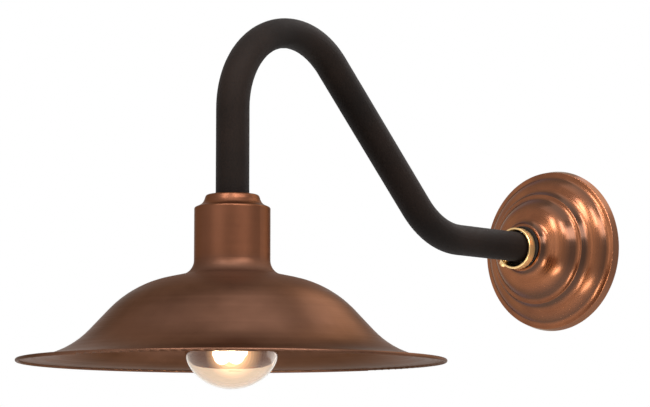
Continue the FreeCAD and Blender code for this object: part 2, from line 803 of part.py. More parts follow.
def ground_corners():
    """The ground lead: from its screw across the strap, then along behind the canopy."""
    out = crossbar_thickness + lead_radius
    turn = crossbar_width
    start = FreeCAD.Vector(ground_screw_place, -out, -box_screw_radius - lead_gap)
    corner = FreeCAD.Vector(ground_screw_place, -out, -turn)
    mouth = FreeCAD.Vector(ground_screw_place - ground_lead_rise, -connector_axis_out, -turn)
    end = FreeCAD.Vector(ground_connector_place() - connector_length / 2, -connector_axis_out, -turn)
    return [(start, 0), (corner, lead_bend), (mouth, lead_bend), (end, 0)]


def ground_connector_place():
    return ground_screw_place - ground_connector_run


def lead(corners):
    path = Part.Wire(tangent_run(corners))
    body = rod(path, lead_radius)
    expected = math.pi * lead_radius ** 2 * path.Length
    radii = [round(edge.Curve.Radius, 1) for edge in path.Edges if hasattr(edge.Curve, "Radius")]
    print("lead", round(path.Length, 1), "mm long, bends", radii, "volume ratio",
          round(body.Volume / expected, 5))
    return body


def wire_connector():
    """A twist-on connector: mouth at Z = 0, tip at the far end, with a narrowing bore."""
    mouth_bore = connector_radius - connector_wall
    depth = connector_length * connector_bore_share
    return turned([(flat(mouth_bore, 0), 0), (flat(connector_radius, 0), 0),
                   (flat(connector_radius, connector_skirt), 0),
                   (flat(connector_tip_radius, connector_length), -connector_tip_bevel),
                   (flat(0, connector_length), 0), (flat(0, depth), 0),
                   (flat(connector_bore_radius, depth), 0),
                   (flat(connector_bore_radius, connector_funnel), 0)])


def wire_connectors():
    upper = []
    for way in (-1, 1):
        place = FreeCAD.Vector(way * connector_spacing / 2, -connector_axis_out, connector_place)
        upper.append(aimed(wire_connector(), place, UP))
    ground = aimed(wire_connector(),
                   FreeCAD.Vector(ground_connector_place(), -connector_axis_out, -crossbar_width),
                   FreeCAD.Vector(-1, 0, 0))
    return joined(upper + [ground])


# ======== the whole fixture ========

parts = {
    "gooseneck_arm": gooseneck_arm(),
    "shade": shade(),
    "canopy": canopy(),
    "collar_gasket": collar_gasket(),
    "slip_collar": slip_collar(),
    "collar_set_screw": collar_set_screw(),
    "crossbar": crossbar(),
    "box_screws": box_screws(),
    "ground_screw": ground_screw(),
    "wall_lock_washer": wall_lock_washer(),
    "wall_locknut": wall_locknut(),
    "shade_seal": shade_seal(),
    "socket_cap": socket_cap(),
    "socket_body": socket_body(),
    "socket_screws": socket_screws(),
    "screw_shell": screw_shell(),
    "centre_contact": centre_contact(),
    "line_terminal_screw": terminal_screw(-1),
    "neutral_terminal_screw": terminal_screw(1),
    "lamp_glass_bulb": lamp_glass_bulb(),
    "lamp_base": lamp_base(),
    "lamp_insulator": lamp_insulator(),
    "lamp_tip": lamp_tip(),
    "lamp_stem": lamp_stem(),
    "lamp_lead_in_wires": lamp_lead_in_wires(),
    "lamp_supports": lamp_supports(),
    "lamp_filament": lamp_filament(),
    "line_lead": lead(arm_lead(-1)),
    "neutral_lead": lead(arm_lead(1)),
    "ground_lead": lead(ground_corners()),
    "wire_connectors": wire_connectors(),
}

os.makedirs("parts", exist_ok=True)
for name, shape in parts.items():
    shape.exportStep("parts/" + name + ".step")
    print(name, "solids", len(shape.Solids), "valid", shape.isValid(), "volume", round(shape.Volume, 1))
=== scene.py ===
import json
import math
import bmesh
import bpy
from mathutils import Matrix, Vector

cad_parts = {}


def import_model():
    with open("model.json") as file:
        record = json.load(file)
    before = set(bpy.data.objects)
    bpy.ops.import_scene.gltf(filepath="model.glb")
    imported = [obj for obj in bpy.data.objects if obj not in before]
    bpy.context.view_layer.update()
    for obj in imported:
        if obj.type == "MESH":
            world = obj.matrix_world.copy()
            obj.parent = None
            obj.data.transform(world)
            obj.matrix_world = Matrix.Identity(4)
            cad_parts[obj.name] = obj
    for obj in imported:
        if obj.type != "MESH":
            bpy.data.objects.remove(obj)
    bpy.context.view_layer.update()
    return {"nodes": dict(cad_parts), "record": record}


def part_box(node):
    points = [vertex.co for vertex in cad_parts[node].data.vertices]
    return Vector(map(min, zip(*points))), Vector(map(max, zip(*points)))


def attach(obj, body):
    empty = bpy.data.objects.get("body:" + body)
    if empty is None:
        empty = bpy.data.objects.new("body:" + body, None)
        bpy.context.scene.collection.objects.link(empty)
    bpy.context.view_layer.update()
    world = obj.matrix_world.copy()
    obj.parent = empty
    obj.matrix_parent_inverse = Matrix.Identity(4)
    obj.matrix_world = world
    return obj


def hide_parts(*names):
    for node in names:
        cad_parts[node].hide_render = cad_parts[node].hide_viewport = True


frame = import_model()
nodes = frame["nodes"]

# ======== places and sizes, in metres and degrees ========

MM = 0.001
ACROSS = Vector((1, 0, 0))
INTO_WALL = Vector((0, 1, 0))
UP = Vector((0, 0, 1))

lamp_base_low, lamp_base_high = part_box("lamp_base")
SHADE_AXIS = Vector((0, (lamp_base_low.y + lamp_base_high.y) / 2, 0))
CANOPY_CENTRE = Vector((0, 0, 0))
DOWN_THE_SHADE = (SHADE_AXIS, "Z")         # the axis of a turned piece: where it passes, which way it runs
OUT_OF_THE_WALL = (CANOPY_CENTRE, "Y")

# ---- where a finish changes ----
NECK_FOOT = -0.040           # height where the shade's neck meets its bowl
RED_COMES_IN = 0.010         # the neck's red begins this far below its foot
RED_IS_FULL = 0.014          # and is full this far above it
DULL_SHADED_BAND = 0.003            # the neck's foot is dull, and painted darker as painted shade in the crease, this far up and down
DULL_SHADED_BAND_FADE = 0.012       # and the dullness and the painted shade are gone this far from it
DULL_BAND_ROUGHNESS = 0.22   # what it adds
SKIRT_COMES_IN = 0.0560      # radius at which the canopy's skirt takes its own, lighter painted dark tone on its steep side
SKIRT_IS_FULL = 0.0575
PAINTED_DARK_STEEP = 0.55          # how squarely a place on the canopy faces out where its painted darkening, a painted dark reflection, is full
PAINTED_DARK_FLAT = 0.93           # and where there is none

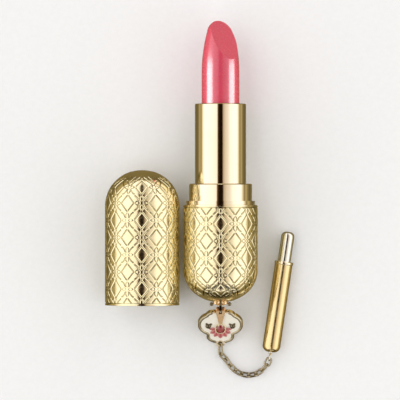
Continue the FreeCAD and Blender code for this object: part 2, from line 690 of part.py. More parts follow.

**WHAT THE TASK REQUIRES:** Exactly reproduce the lines that run from the line bearing "for name, shape" through the line bearing "bpy.data.objects.remove(obj)", with both end lines included.

**EXERCISE RESULT:**
for name, shape in parts.items():
    shape.exportStep("parts/" + name + ".step")
    print(name, "solids", len(shape.Solids), "valid", shape.isValid(), "volume", round(shape.Volume, 1))
=== scene.py ===
import json
import math
import bmesh
import bpy
from mathutils import Matrix, Vector

cad_parts = {}


def import_model():
    with open("model.json") as file:
        record = json.load(file)
    before = set(bpy.data.objects)
    bpy.ops.import_scene.gltf(filepath="model.glb")
    imported = [obj for obj in bpy.data.objects if obj not in before]
    bpy.context.view_layer.update()
    for obj in imported:
        if obj.type == "MESH":
            world = obj.matrix_world.copy()
            obj.parent = None
            obj.data.transform(world)
            obj.matrix_world = Matrix.Identity(4)
            cad_parts[obj.name] = obj
    for obj in imported:
        if obj.type != "MESH":
            bpy.data.objects.remove(obj)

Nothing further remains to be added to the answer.